We made the decision to use Pandas to manipulate data in the backend of the website because it has an interface that should feel familiar to users of Stata, R, or other statistical software packages commonly used by scientists and academics. This ultimately helps with the maintainability of the website for its intended audience. Data manipulation in SQL can sometimes be unintuitive and require advanced trickery (CTEs, window functions) compared to Pandas code that achieves the same results. Additionally, SQL code tends to be formatted in a non-chronological way, e.g. subqueries run before the query that references them, but occur somewhere in the middle of a query. This isn't hard if you use SQL a bit, but it's not intuitive until you've done a bit of SQL.
It's true that Pandas is not as efficient as SQL, but we're not processing millions of rows of data, we're only processing a few hundred rows at a time and at infrequent intervals. (And even if efficiency was a concern, we'd sooner use something like Dask than SQL.)

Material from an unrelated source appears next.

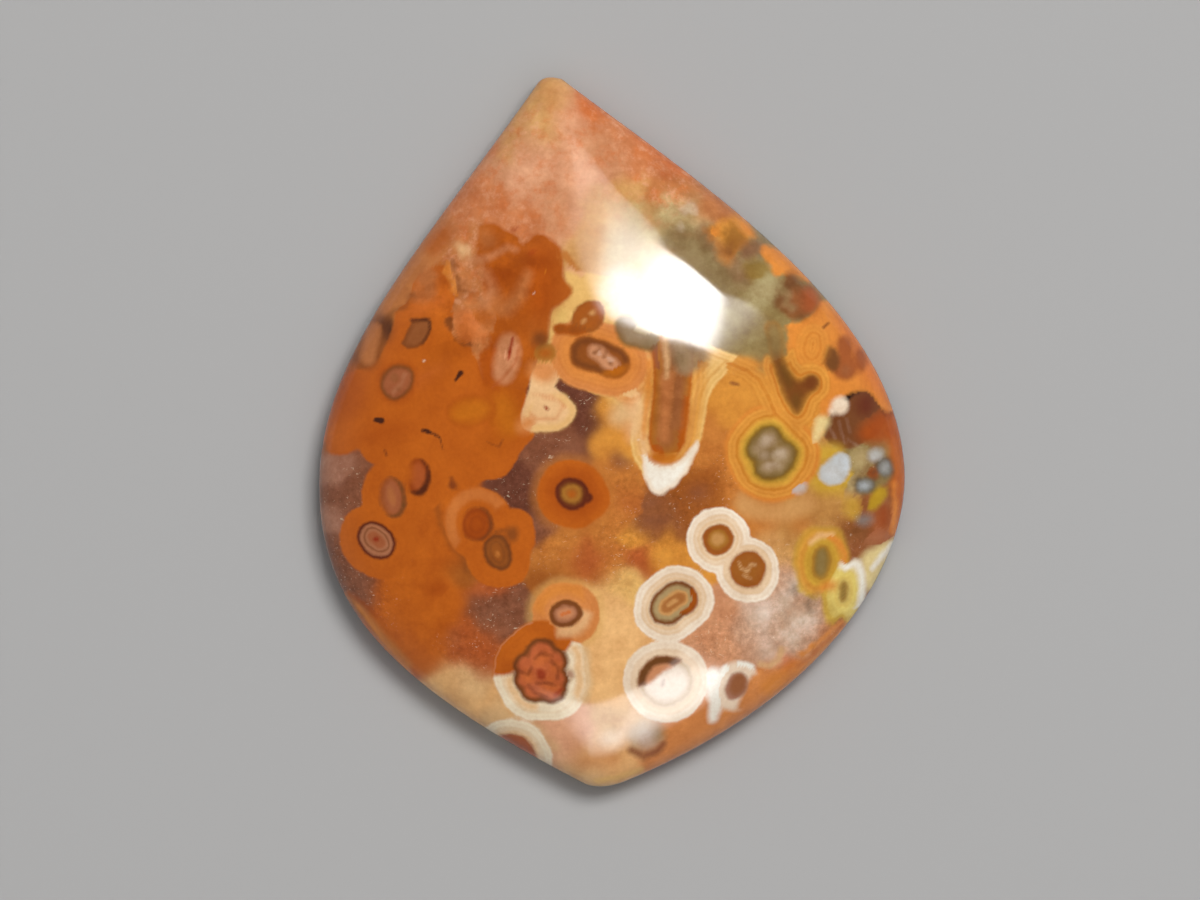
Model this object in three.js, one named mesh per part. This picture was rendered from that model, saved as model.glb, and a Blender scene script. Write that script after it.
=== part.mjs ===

One possible downside of Pandas compared to SQL is that SQL has been around for a very long time, and is more of a "standardized" thing than Pandas is or perhaps ever will be. We went with the choice for Pandas after discussing it with some academic friends, but we are aware that in the non-academic world, there are more people who know SQL than Pandas.
We do use SQL in this website, but primarily to store and retrieve data and to access some features that integrate nicely with the SQLAlchemy ORM (notably the Flask-Admin extension).